The GNU libc also includes convenient case-insensitive variants strcasecmp
and strncasecmp
(not standard C).
char *strchr(const char *s, int c)
char *strrchr(const char *s, int c)
These two functions search a string for a given character and returns a pointer to first occurrence found, or NULL if not found. strchr
searches left to right, strrchr
from right to left.
char *strstr(const char *haystack, const char *needle)
strstr
searches for the first occurrence of the substring needle
in the string haystack
. Returns a pointer to the occurrence found within haystack
or NULL if no occurrence found.
char *strdup(const char *s)
The strdup
function is not standard C, but this minor convenience function is a common addition offered by the GNU libc. It returns a new heap-allocated copy of the given string (equivalent to malloc + strcpy). It is an oddball in that it allocates heap memory "secretly", forcing client to know to free without having explicitly malloc'ed themselves.
strspn
answers the question, "How many places can we go in the first string s
before I encounter a character not in the second string accept
?". It returns a count. The ordering of characters in the second string does not matter:
size_t strspn(const char *s, const char *accept);
strcspn
is the opposite - it answer the question, "How many places can we go in the first string s
before I encounter a character in the second string reject
?" It returns a count. The ordering of characters in the second string does not matter.
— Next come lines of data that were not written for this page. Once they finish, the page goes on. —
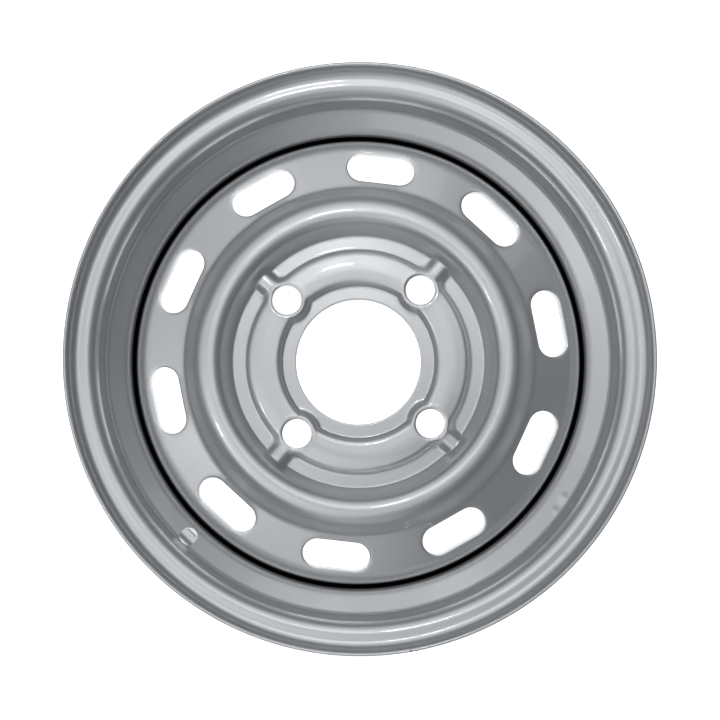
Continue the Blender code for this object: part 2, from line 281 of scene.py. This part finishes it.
def half_rim(flange, outward):
    """Corners of the rim from a lip to the top of its hump. Outward is 1 at the front."""
    curl_middle = EDGE_RADIUS - FLANGE_CURL
    lip_way = Vector((-math.sin(LIP_TURN), outward * math.cos(LIP_TURN)))
    lip = Vector((curl_middle, flange + outward * FLANGE_CURL)) + lip_way * LIP_END
    lip += Vector((math.cos(LIP_TURN), outward * math.sin(LIP_TURN))) * FLANGE_CURL
    curl_bend = FLANGE_CURL - RIM_SHEET
    curl_top = flange + outward * FLANGE_CURL * (1 + math.tan(LIP_TURN / 2))
    return [
        (*lip, 0, RIM_SHEET),
        (EDGE_RADIUS, curl_top, curl_bend, FLANGE_STEP),
        (EDGE_RADIUS, flange, curl_bend, FLANGE_STEP),
        (BEAD_RADIUS, flange, BEAD_FILLET, FLANGE_STEP),
        (seat_end_radius, flange - outward * SEAT_WIDTH, HUMP_BEND, SEAT_STEP),
        (hump_radius, flange - outward * HUMP_PLACE, HUMP_BEND, FLANGE_STEP),
    ]


rim_corners = half_rim(front_flange, 1)
rim_corners += [
    (WELL_RADIUS, front_floor, WELL_BEND, WALL_STEP),
    (WELL_RADIUS, rear_floor, WELL_BEND, WELL_STEP),
]
rim_corners += reversed(half_rim(rear_flange, -1))
rim = draw_sheet("painted_rim_band", rim_corners, RIM_SHEET, -1, RIM_BEND_STEP)
wall_height = line_height(rim, front_floor - WELL_BEND, front_hump, WELL_RADIUS + NUDGE)
rim_spans = [(FINE_SPAN, FINE_STEPS), (math.tau - FINE_SPAN, COARSE_STEPS)]
turn_round(rim, rim_spans, VALVE_ANGLE - FINE_SPAN / 2)
valve = on_circle(VALVE_PLACE, VALVE_ANGLE)
punch(rim, [valve], 0, VALVE_RADIUS, wall_height, VALVE_CLEARING, VALVE_RINGS)
thicken(rim, RIM_SHEET, 1, [valve], VALVE_RADIUS + VALVE_MARGIN, wall_height)
round_edges(rim, lambda middle: middle.xy.length > BEAD_RADIUS, LIP_BEVEL, LIP_BEVEL_STEPS)
bpy.ops.object.shade_smooth_by_angle(angle=SMOOTH_SHEET)

# Silver paint: sprayed and stoved over everything in one go, with fine metal flake under a clear
# coat and the faint waviness of sprayed paint. Its flake runs from a dark to a light tone.
SILVER_LIGHT = (0.64, 0.655, 0.67)
SILVER_DARK = (0.56, 0.57, 0.585)
SILVER_ROUGHNESS = 0.38
SILVER_RIPPLE = 0.08
METAL_SHARE = 0.8
CLEAR_COAT = 0.9
COAT_ROUGHNESS = 0.05
ROUGHNESS_SPREAD = 0.03
RIPPLE_DEPTH = 0.0002
FLAKE_SCALE = 2600
FLAKE_DETAIL = 3
RIPPLE_SCALE = 420
RIPPLE_DETAIL = 2
GLOSS_SCALE = 14
GLOSS_DETAIL = 3
NOISE_LOW = 0.3
NOISE_HIGH = 0.7
# Painted shade: the narrow crevice between disc and well is coloured near black, standing in for the deep
# shadow there.
CREVICE_SHADE_COLOUR = (0.008, 0.008, 0.009, 1)
CREVICE_INSIDE = 0.1550
CREVICE_OUTSIDE = 0.1578
CREVICE_INSIDE_SOFT = 0.0021
CREVICE_OUTSIDE_SOFT = 0.0004
CREVICE_LOW = 0.067
CREVICE_HIGH = 0.104
CREVICE_HEIGHT_SOFT = 0.0006
# Small marks in the paint of the front: those of the ground butt weld, and two specks on the lip.
# A mark is its place in plan, its radius, its tone and its strength.
MARKS_LOW = 0.09
MARKS_FULL = 0.095
MARKS = [
    (0.1427, -0.0914, 0.0030, 0.20, 0.4),
    (0.1362, -0.1010, 0.0032, 0.22, 0.35),
    (0.1408, -0.0958, 0.0046, 0.90, 0.35),
    (0.1350, -0.1040, 0.0028, 0.90, 0.3),
    (0.0332, -0.1906, 0.0011, 0.03, 0.9),
    (0.0376, -0.1903, 0.0010, 0.03, 0.9),
]
MARK_CORE = 0.4


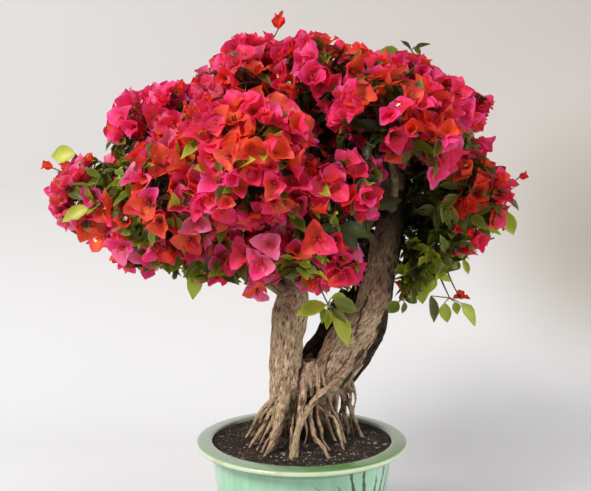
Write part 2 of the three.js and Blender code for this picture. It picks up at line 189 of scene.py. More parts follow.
# name, place, aim, size, power and colour of each light
lamps = [
    ("window", (-1.5, -1.5, 1.9), (0.0, 0.0, 0.45), 0.9, 71, (1.0, 0.985, 0.96)),
    ("fill", (1.6, -1.4, 0.9), (0.0, 0.0, 0.45), 1.6, 13, (0.95, 0.97, 1.0)),
    ("wallWashLeft", (-1.25, 0.15, 0.35), (-0.2, 1.1, 0.1), 0.9, 0.8, (1.0, 0.99, 0.99)),
    ("wallWashRight", (1.1, 0.0, 0.28), (0.5, 0.95, 0.0), 1.0, 5.4, (1.0, 0.99, 0.98)),
]


def addCamera():
    data = bpy.data.cameras.new("camera")
    data.lens = cameraView["lens"]
    data.sensor_width = 36
    data.clip_end = 50
    cam = link(bpy.data.objects.new("camera", data))
    cam.location = cameraView["place"]
    cam.rotation_euler = (math.radians(cameraView["pitch"]), 0, 0)
    bpy.context.scene.camera = cam


def areaLight(name, place, aim, size, power, colour):
    data = bpy.data.lights.new(name, "AREA")
    data.shape = "DISK"
    data.size = size
    data.energy = power
    data.color = colour
    lamp = link(bpy.data.objects.new(name, data))
    lamp.location = place
    lamp.rotation_euler = (Vector(aim) - Vector(place)).to_track_quat("-Z", "Y").to_euler()


def wallMaterial():
    material, web, shader = newMaterial("wallPaint")
    coords = web.objectPlace()
    x, y, z = web.split(coords)
    across = web.span(x, -0.9, 0.8)
    # painted shade: the wall is painted darker towards the right
    colour = web.ramp(across, (0, paint["left"]), (1, paint["right"]))
    # painted light: the lower wall and the floor are painted paler
    low = web.times(web.span(z, 0.62, 0.0), web.math("MULTIPLY_ADD", across, -0.14, 1.0))
    colour = web.mix(low, colour, paint["low"])
    # painted shade: one broad patch on the right is painted darker
    away = web.vector("DISTANCE", {0: coords, 1: paint["paintedWallShadePlace"]})["Value"]
    colour = web.mix(web.span(away, 0.5, 0.05, toHigh=0.88, kind="SMOOTHSTEP"), colour, paint["paintedWallShade"])
    # painted shade: the floor is painted a little darker in front, where the window's light is strongest
    colour = web.mix(web.span(y, 0.45, -0.3, toHigh=0.3), colour, paint["front"])
    web.fill(shader, {"Base Color": colour, "Roughness": 0.9})
    # from behind, the wall is clear
    clear = web.add("BsdfTransparent").outputs["BSDF"]
    web.blend(web.add("NewGeometry").outputs["Backfacing"], shader.outputs["BSDF"], clear)
    return material


def addStudio():
    tidySelection()
    reach, back, curve, steps = [studio[k] for k in ("reach", "wallBehind", "curve", "curveSteps")]
    profile = [(-reach, 0.0), (back - curve, 0.0)]
    for i in range(1, steps + 1):
        a = i / steps * math.pi / 2
        profile.append((back - curve + curve * math.sin(a), curve - curve * math.cos(a)))
    profile.append((back, studio["wallHeight"]))
    bpy.ops.mesh.primitive_plane_add(size=1)
    sweep = bpy.context.object
    sweep.name = "sweep"
    mesh = bmesh.new()
    rows = []
    for y, z in profile:
        rows.append([mesh.verts.new((x, y, z)) for x in (-reach, reach)])
    for a, b in zip(rows, rows[1:]):
        mesh.faces.new((a[0], a[1], b[1], b[0]))
    mesh.to_mesh(sweep.data)
    mesh.free()
    for p in sweep.data.polygons:
        p.use_smooth = True
    sweep.data.materials.append(wallMaterial())
    for lamp in lamps:
        areaLight(*lamp)
    world = bpy.data.worlds.new("room")
    bpy.context.scene.world = world
    world.use_nodes = True
    light = world.node_tree.nodes["Background"]
    light.inputs["Color"].default_value = (0.93, 0.95, 1.0, 1)
    light.inputs["Strength"].default_value = studio["roomLight"]
    bpy.context.scene.view_settings.view_transform = "Standard"


addCamera()
addStudio()

print("stage: growth rule")

# The tree's limbs, in millimetres: the same stems, boughs and masses as the solids
stems = {
    "left": [(-19, -11, 236), (-20, -12, 275), (-20, -12, 316), (-16, -12, 363), (-12, -12, 396)],
    "main": [(26, 0, 236), (40, 1, 275), (60, 3, 323), (90, 6, 359), (103, 8, 397), (110, 8, 430),
             (115, 8, 461), (122, 8, 490), (130, 8, 524)],
    "back": [(2, 16, 262), (12, 26, 298), (41, 38, 329), (68, 46, 362), (90, 52, 402), (100, 60, 450)],
}
stemRadii = {
    "left": [24, 22, 21, 22, 14],
    "main": [28, 27, 24, 21, 23, 18, 20, 17, 12],
    "back": [18, 17, 16, 16, 15, 13],
}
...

size_t strcspn(const char *s, const char *reject);
Data operations
void *memcpy(void *dest, const void *src, size_t n)
void *memmove(void *dest, const void *src, size_t n)
These functions copy raw data from one memory location to another. Both copy n bytes from the memory pointed to by src to the memory pointed to by dest. The pointers src and dest should refer to valid memory at least n bytes long. The memmove variant should be used when the src and dest regions overlap, memcpy is not guaranteed to work correctly in such a case. Both functions return the dest pointer.
void *memset(void *dest, int ch, size_t n)
memset
repeatedly writes the given character ch into each of the first n bytes of memory pointed to by dest. Returns dest pointer.
<ctype.h> char functions
For largely historical reasons, the ctype functions use the type int
for the arguments and return values, even though those values are actually treated as char
.
int isdigit(int ch)
int isalpha(int ch)
int isupper(int ch)... and many others (see man page for ctype)
The ctype isXXX
functions classify a given character ch
as alphabetic, punctuation, etc. The return value is non-zero for true, 0 for false.
int toupper(int ch)
int tolower(int ch)
These functions return the upper/lower case equivalent of character ch
(or return ch
unchanged if not a alphabetic letter).
<assert.h> assertions
assert(expr) / /btw, assert is a preprocessor macro, not a function
Verifies the given expression evaluates to true. If not, halts the program and prints a diagnostic message about the failed assertion. It can be helpful to use asserts during development to verify required conditions. Should an exceptional situation arise, the failed assert will immediately draw your attention to the problematic condition. Note that assert is a diagnostic communication between programmers (or programmer-to-self). They are not appropriate for communicating to the user -- when you are informing the user how to properly use the program, better to use your own error-handling scheme with helpfully-worded print statements.